Now I come to the practical difficulty we experienced in dealing with the Russian problem. Russia needed goods and customers for her produce in the future. We needed produce and customers for the goods that Russia needed for her development. It seemed very simple. There was her need, here was our supply. [Interruption.] I do not think I am Concealing a single fact, whichever way it goes, in the House of Commons. Therefore it seemed perfectly simple. There was a seller, and here was a buyer. And yet, when you came to deal with it, you found a chasm, deep, wide, impassable, between the man who needed this and the man who could supply it, and the man on the other hand who needed this and the man on the other side who could supply it—a chasm rent by the revolution between the old and the new. The first question was, "Could that chasm be filled up?' We said, "No, for a generation." The next question is, "Can it be bridged? "That was our problem, and a great engineering problem, because you had to find foundations for the piers of your bridge in a shallow and shifting channel of mud and quicksands. Without that bridge, there is no intercourse between those 120,000,000 of brave, gallant, hardworking people, who are in misery, and Europe, which needs them, and is ready to help them.

How did this difficulty arise, or, rather, what concrete form did it take? Revolutions on a great scale always carry in their train confiscation of property, and, I am sorry to say, confiscation without compensation. It was our experience in England. We had a religious revolution, which was a source of so many calamities. There was the French Revolution, which was accompanied by a wholesale confiscation of the land of France, without compensation.
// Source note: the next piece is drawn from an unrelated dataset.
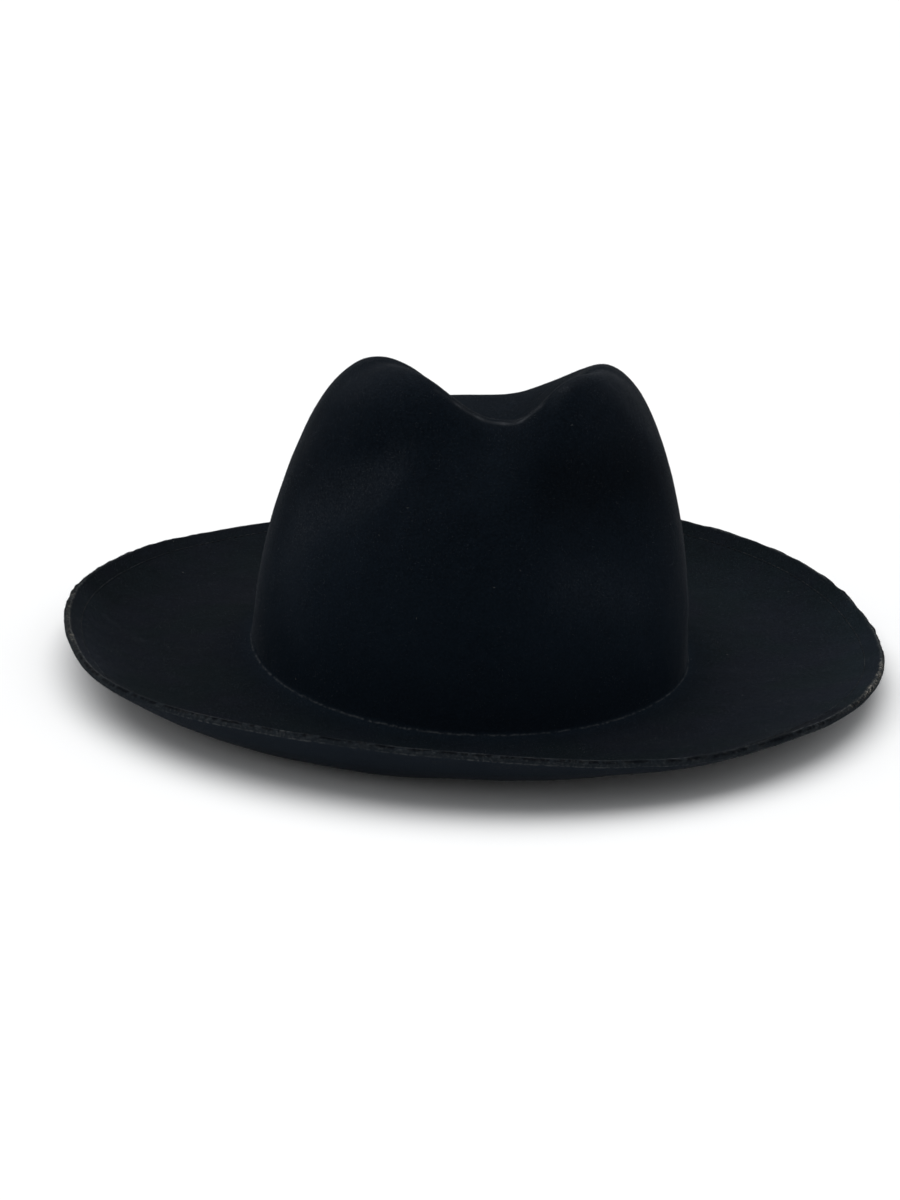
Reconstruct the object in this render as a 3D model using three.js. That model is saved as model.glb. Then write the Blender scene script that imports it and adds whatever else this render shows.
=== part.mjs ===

In fact the conservatism of France to-day is rooted in confiscation. [HON. MEMBERS: "And of this country."] I want to state the whole problem. In addition to that, there is another feature of revolution, and that is the repudiation of pre-revolutionary obligations. That was the position, but there is this difference: France created a system of peasant proprietorship without compensation, but she was not seeking credits from the world. Russia, with her repudiation, Russia with her confiscation, is coming to the very people whose claims she refuses to pay, and whose property she has confiscated, and she says: "Lend me more" They are practically asking for credits from these same people, and they can only get it on the conditions which have been laid down—the restoration of the confidence upon which credit is based. The Russian leaders quite realise this. Whatever they may be, they are men of exceptional ability, and they are men with a knowledge of the outside world. However much they communicate that knowledge to their followers, they certainly know it for themselves. In spite of what some people have said, they know that they are not going to get credit in the West upon the basis of confiscation and repudiation of debt. They also know that Russia can never be restored until she gets credit. That is the position they took.

We had at the beginning of the Conference a close examination of the problem, in a two-days' conversation. Representatives of France, Belgium, Italy, with my right hon. Friend the Secretary of State for War and myself, had frank and very searching conversations with the leaders of Soviet Russia. I will state to the House the position which they took up, and the proposals which were put before them in those conversations. They said: "The revolution is a break with the past, a break with the methods of the past, with the traditions of the past, with the obligations of the past. But we quite realise that Russia cannot be restored economically without the help of systems which are different from our own, and systems with which we are at war "—as they put it, "the capitalistic system. "They said: "We also know that we cannot get the help of the capitalistic system except upon conditions, and, although we do not abandon any of our principles, we realise that we cannot get the assistance required unless we make terms with the capitalists."

That, roughly, is the, position they took up. With regard to debts, with regard to money which had been advanced to Russia before the Revolution, they were prepared to acknowledge those debts. I will come to the question of property, which presented the greatest difficulty of all, later on. They were prepared to make arrangements for repayment. What they said was this: "To ask us now to pay "—I forget what the amount is, but it is a very considerable sum—" or even to pay the interest upon it, is to ask us for something that it would be quite impossible either for us or for anybody to pay. We should be entering into an obligation which we could not discharge, and until Russia is restored economically we can pay nothing. "That is quite true. Therefore they said: "The obligations which we enter into will depend upon the assistance which you give us."

This country has been in the habit of dealing in the past with defaulting States, but it has always been a condition, whenever a defaulting State comes for further credits, that they should acknowledge their old debts. There has always been a wiping out of past interest, a postponement of interest in the future, and sometimes a writing down of the capital amount as a condition of further assistance. That was the proposition they made there. They said: "Before we can tell you what moratorium we should require, and how we can repay, we must know first of all what you are prepared to do, in order to put Russia on a sound economic basis by helping her with credits. "There was a basis for a business discussion. There was no challenge of principle at all. It was purely a business discussion.